Я была практически бесплотна. Даже мой голос, как в профессиональной жизни, так и в повседневной, звучал где-то в верхней части головы. На этот мой тонкоголосый образ накладывался другой – чуть ли не чужой мне, в котором я жила сама по себе, когда мне не надо было ничего никому доказывать, вовсе не тот, который я могла предъявить публике. Этот другой мой образ начал атрофироваться подобно неработающим мышцам, я почти забыла о его существовании и удивлялась, когда кто-то умудрялся разглядеть его и ждал от меня большего, чем я давала или думала, что могу дать. Я не воспринимала себя всерьез и потому разбазаривала сама себя – на посредственное кино, на людей, которые меня мало интересовали.

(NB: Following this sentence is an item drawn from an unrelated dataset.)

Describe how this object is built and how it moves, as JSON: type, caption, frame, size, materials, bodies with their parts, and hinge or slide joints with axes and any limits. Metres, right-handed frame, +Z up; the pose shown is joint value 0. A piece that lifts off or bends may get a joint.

Осенью 1960 года, только я открыла свой второй бродвейский сезон в пьесе Артура Лоренца “Приглашение в март”, в нью-йоркской квартире Бриджет Хейуорд, сестры Брук, обнаружили ее тело; она покончила с собой. Над некогда благополучной, счастливой семьей сгустилась тьма. Стало быть, никто не мог чувствовать себя в безопасности; в любой момент некая сила могла затянуть тебя во мрак.